A VIDA EM UM GALINHEIRO

É interessante como a gente passa uma vida em contato com algumas coisas e não nos apercebemos de certos detalhes atinentes a elas.

Eu, por exemplo, de alguma forma sempre convivi com a realidade de um galinheiro por perto. Quer na casa de meus pais, ou em casa de parentes e vizinhos. Mas isso não foi suficiente para que eu observasse algumas nuanças, que só agora me ocorreram.

Estou realizando trabalhos de pintura na casa de uma senhora que, por mero deleite, cultiva o salutar prazer de criar galinhas.

Reservou ela um espaço no quintal e ali mandou instalar um galinheiro, no qual mantém um galo e quase duas dezenas de galinhas.

Como estou sempre por perto, vez por outra ouço uns cocoricós mistos de dor e de fuga de uma ou outra galinha.

Então paro por uns instantes e fico a observar o comportamento delas.

Aquele ambiente que a um desatento pode parecer sereno, no qual se tem a impressão de que reina absoluta tranquilidade, na verdade o que impera é a lei do mais forte.

Quando uma galinha passa pelas outras, recebe uma bicada de uma, cocorica apavorada, dá uma corridinha, busca proteção em outra galinha ou no galo, que se mantém indiferente àquela aparente injusta perseguição. Tudo em vão. Nem assim ela escapa de receber outras bicadas, continuando a fuga de cá prá lá e de lá prá cá.

Se uma galinha ou pintinho pega um alimento, as outras correm atrás tentando apoderar-se dele, principalmente se esse alimento for uma suculenta minhoquinha.

Percebi certo dia, que o galinheiro estava mais agitado do que o normal. Então, ao me deter para observar a movimentação, constatei que aquele exemplar que tanto apanhava estava mudando as penas. Motivo pelo qual parte do seu dorso se encontrava descoberto, o que aguçava ainda mais nas outras o desejo de bicar sempre naquele lugar. Local que por sinal já estava em carne viva.
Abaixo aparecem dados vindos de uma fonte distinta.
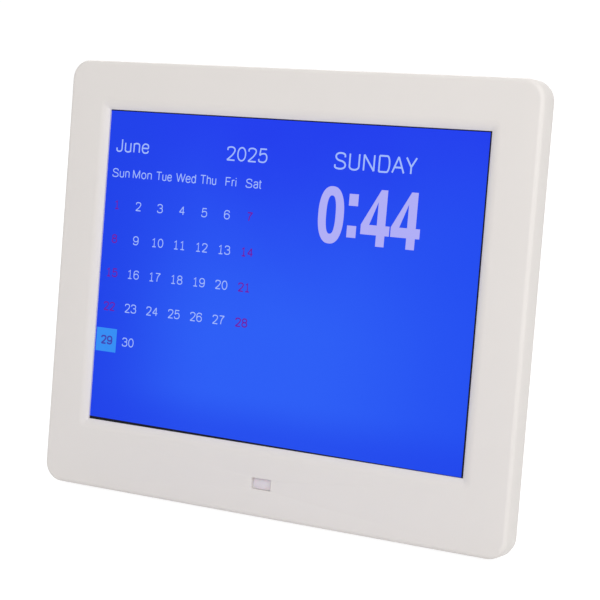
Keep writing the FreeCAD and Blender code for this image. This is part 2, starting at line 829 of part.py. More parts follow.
def make_ribbons():
    """Flat cables: from the glass round the tray to the main board, and between the two boards."""
    half = "ribbon_width / 2"
    across = (f"-{half}", half)
    low = "ribbon_low"
    front = "(glass_front + film_front) / 2"
    rear = "lcd_rear + free_gap"
    rise = "board_bottom + ribbon_reach"
    end = "board_depth - connector_depth / 2"
    runs = [
        block(across, (low, "glass_low"), (front, f"{front} + ribbon_thickness")),
        block(across, (low, f"{low} + ribbon_thickness"), (front, f"{rear} + ribbon_thickness")),
        block(across, (low, rise), (rear, f"{rear} + ribbon_thickness")),
        block(across, (f"{rise} - ribbon_thickness", rise), (rear, f"{end} + ribbon_thickness")),
        block(across, (f"{rise} - ribbon_thickness", f"{rise} + ribbon_tail"), (end, f"{end} + ribbon_thickness")),
    ]
    assemble("lcd_flex", union(*runs))
    connector = block(
        (f"-{half} - connector_margin", f"{half} + connector_margin"),
        (f"{rise} + ribbon_tail", f"{rise} + ribbon_tail + connector_tall"),
        ("board_depth - connector_depth", "board_depth"),
    )
    assemble("flex_connector", connector)

    over = "key_screw_inset"
    strip = block(
        ("-button_pitch", "button_pitch"),
        (f"board_top - {over}", f"button_height - key_board_height / 2 + {over}"),
        ("board_depth - ribbon_thickness", "board_depth"),
    )
    drop = block(
        ("-button_pitch", "button_pitch"),
        (f"button_height - key_board_height / 2 + {over} - ribbon_thickness",
         f"button_height - key_board_height / 2 + {over}"),
        ("board_depth - ribbon_thickness", "key_board_front"),
    )
    assemble("key_ribbon", union(strip, drop))


def make_clamps():
    """Pressed plates on the side bosses that hold the display module in the front shell."""
    plates = []
    for side, (x, y) in zip((-1, -1, 1, 1), CLAMPS):
        reach = f"{x} + ({side}) * (clamp_length / 2 - case_boss_radius)"
        plate = centred(reach, y, "clamp_length", "clamp_width", ("lcd_rear", "clamp_rear"))
        plates.append(difference(plate, stud("small_screw_shank + slip", x, y, ("lcd_rear - 1", "clamp_rear + 1"))))
    assemble("lcd_clamps", *plates)


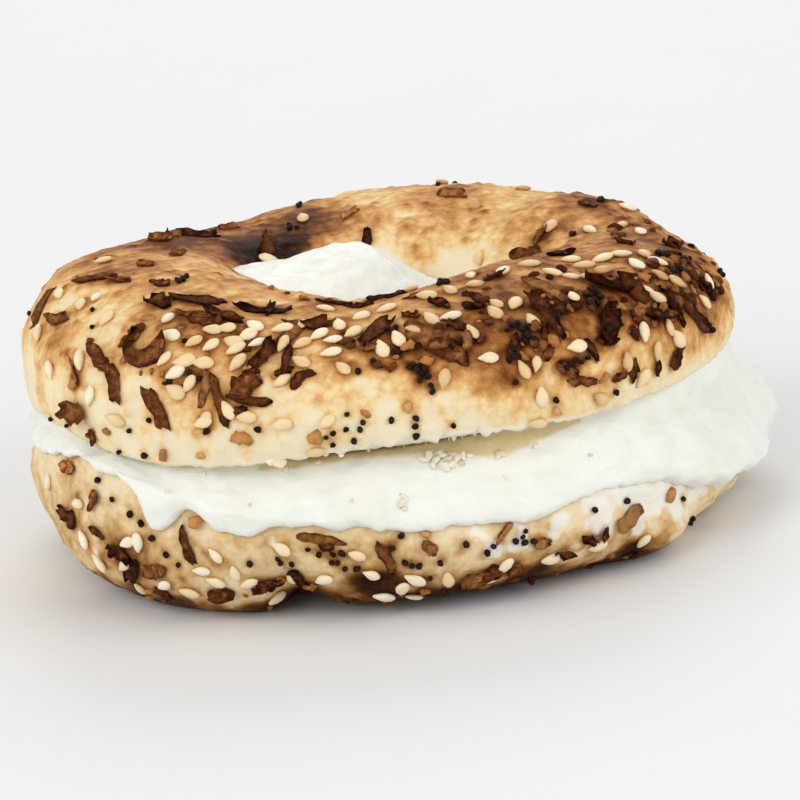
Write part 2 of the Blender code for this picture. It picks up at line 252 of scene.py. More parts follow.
def plain_point(upper, theta, angle):
    """Point on a half's crust before its knobs."""
    radius = ring_radius(upper, theta, angle)
    cut = cut_height(upper, theta, radius)
    rise = rise_at(upper, angle)
    if not upper:
        outside = math.cos(angle) > 0
        height = max(cut * (1.0 - base_flattening(theta, outside) * rise), 0.0)
        if outside:
            height += bumps(theta, FOLDS) * smooth(rise) * smooth(math.cos(angle) * 4)
        return ring_point(theta, radius, height)
    height = UPPER_HEIGHT + bumps(theta, HEIGHT_CHANGES)
    lift = torn_lift(theta, radius) * (1.0 - rise) ** 2
    return ring_point(theta, radius, cut + lift + height * rise)


def crust_normal(upper, theta, angle):
    step = 0.01
    along = plain_point(upper, theta + step, angle) - plain_point(upper, theta - step, angle)
    across = plain_point(upper, theta, angle + step) - plain_point(upper, theta, angle - step)
    normal = along.cross(across).normalized()
    return normal if upper else -normal


def knobs(point):
    pimples = PIMPLE_HEIGHT * rough(point, PIMPLE_SPACING, (7.0, 3.0, 1.0))
    return KNOB_HEIGHT * rough(point, KNOB_SPACING) + pimples


def crust_share(upper, angle, point):
    """How much of its knobs a point of the crust keeps: the cut edge and the base stay plain."""
    share = smooth(rise_at(upper, angle) / 0.25)
    return share if upper else share * smooth(point.z / PLAIN_FOOT)


def crust_point(upper, theta, angle, off=0.0):
    """Point on a half's crust, or off it by that distance."""
    point = plain_point(upper, theta, angle)
    rise = knobs(point) * crust_share(upper, angle, point) + off
    return point + crust_normal(upper, theta, angle) * rise


def skin(point):
    """Height of the crust's own wrinkles and of the blisters that boiling left."""
    wrinkle = 0.5 - abs(rough(point, WRINKLE_SPACING, (2.0, 9.0, 4.0))) * 2.0
    grain = rough(point, GRAIN_SPACING)
    apart = noise.voronoi(point / BLISTER_SPACING)[0][0]
    many = smooth(0.5 + 1.6 * rough(point, 8.0 * MM, (1.0, 1.0, 9.0)))
    blister = smooth(1.0 - apart / 0.55) * many
    return WRINKLE_HEIGHT * wrinkle + GRAIN_HEIGHT * grain + BLISTER_HEIGHT * blister


def crumb(point):
    """Height of torn crumb: open holes of two sizes."""
    coarse = abs(rough(point, CRUMB_SPACING))
    fine = rough(point, FINE_CRUMB_SPACING, (3.0, 3.0, 3.0))
    return CRUMB_HEIGHT * coarse + FINE_CRUMB_HEIGHT * fine


def smear_at(theta, rise, point):
    """How thickly the cheese is smeared on the lower crust, from 0 to 1."""
    fade = bumps(theta, SMEARS) * (1.0 - smooth((rise - 0.1) / 0.6))
    patches = 0.5 + 1.1 * rough(point, 3.6 * MM, (1.0, 4.0, 2.0))
    patches += 0.5 * rough(point, 1.6 * MM)
    return smooth((fade * 1.3 + patches * 0.9 - 1.0) / 0.6)


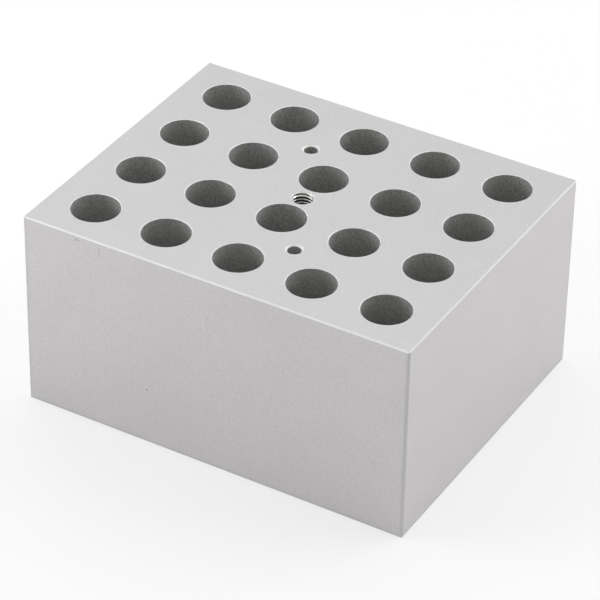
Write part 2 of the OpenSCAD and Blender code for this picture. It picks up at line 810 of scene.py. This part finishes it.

Fiquei com muito dó daquela galinha que não tinha para onde correr, nem onde se refugiar.

Condoído pelo sofrimento da penosa, relatei o fato para a dona da casa que me asseverou com autoridade: “quando tem uma galinha trocando de pena, as outras gostam de bicar o ‘canudo ’”.

Para meu espanto ela me disse também que “aquela galinha gosta de provocar, é muito escandalosa e é a única que não bota”.

Assim, conclui: então ela gosta de dar uma de dondoca e talvez por isso as outras a perseguem?!

A senhora aquiesceu e me disse: “todo ser vivo, quer seja vegetal ou animal, é inteligente. Eles têm as suas leis, costumes e artimanhas”.

Concordei com ela e retomei reflexivo aos meus afazeres.